Si bien el delito de solicitación estaba sujeto a las normas generales del enjuiciamiento inquisitorial, en la práctica los reos eran tratados con cierta benignidad: presunción de inocencia, ausencia de tormento y --con frecuencia-- de encarcelamiento previo, ligereza en las sanciones y mayor facilidad para el indulto. En 1573 se ordenaba no proceder contra los confesores testificados sin asegurarse que las delatoras eran mujeres honestas, dignas de crédito y de buena fama. La Instrucción de 1577 insistía en las averiguaciones sobre la calidad de los denunciantes, especialmente si eran “mujeres deshonestas o apasionadas”, y exigía dos testigos fidedignos para poder decretar la prisión del presunto solicitante. Desacreditar a la denunciante fue el recurso más utilizado en la defensa. En Cuenca, según Adelina Sarrión, la mitad de los clérigos declararon haber sido solicitados por las penitentes y un 55% que eran víctimas de la maldad de las mujeres. Naturalmente, muchos alegaron haber sido malinterpretados en palabras y gestos. De las 603 declaraciones de mujeres solicitadas sexualmente por 343 sacerdotes, sólo 66 confesores recibieron sentencias. Algunos solicitantes escaparon a la actuación inquisitorial eliminando todo escrúpulo de conciencia de la mujer a la que habían instado a pecar, diciéndole como Simón Crespillo, que “al instante que acabase su pecado, se hincaría de rodillas y le daría la absolución”.
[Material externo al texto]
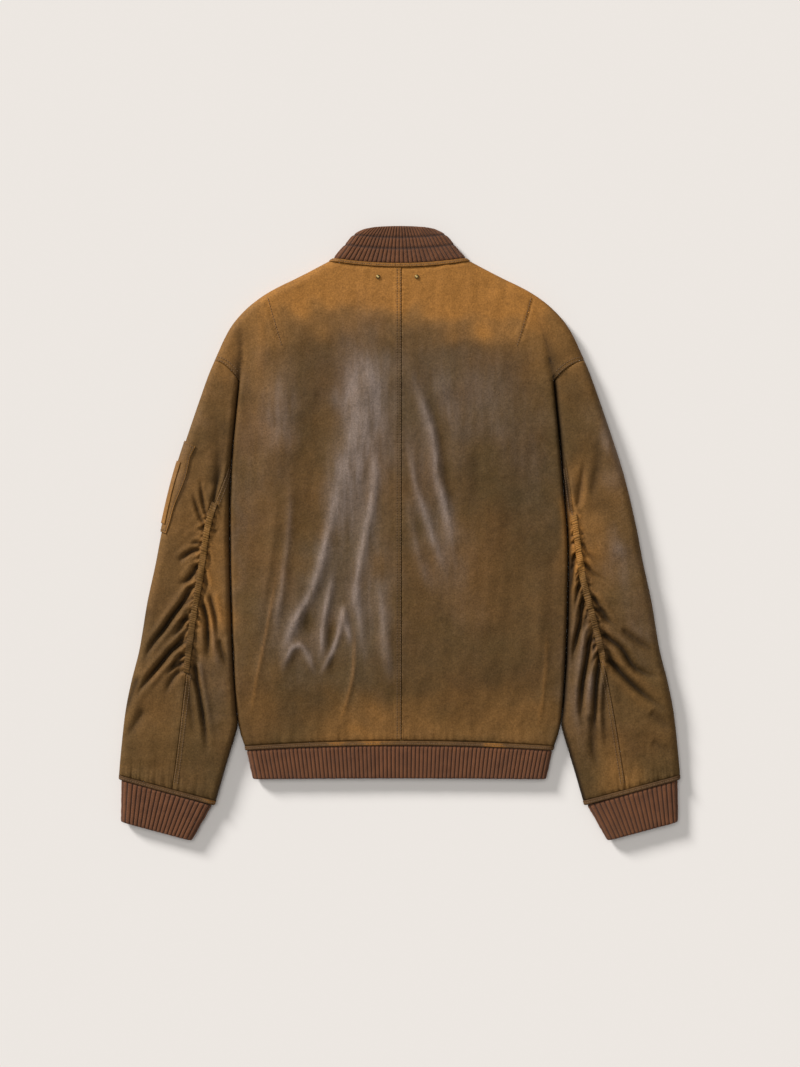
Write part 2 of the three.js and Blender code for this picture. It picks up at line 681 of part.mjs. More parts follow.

Las penas contra la solicitación en la confesión fueron evolucionando de la dureza inicial (reclusiones largas, multas y a veces azotes y galeras) a las penas espirituales del siglo XVIII con ejercicios de reeducación. La persecución inquisitorial consiguió aminorar las formas más brutales  y obligó a los solicitantes a usar métodos más delicados y sutiles, insinuaciones veladas y discursos galantes, halagadores de la mujer. La represión difusa de la solicitación no logró erradicar el erotismo de la confesión, pero, como escribió Michel Foucault, contribuyó a crear una verdadera ciencia de la sexualidad en Occidente.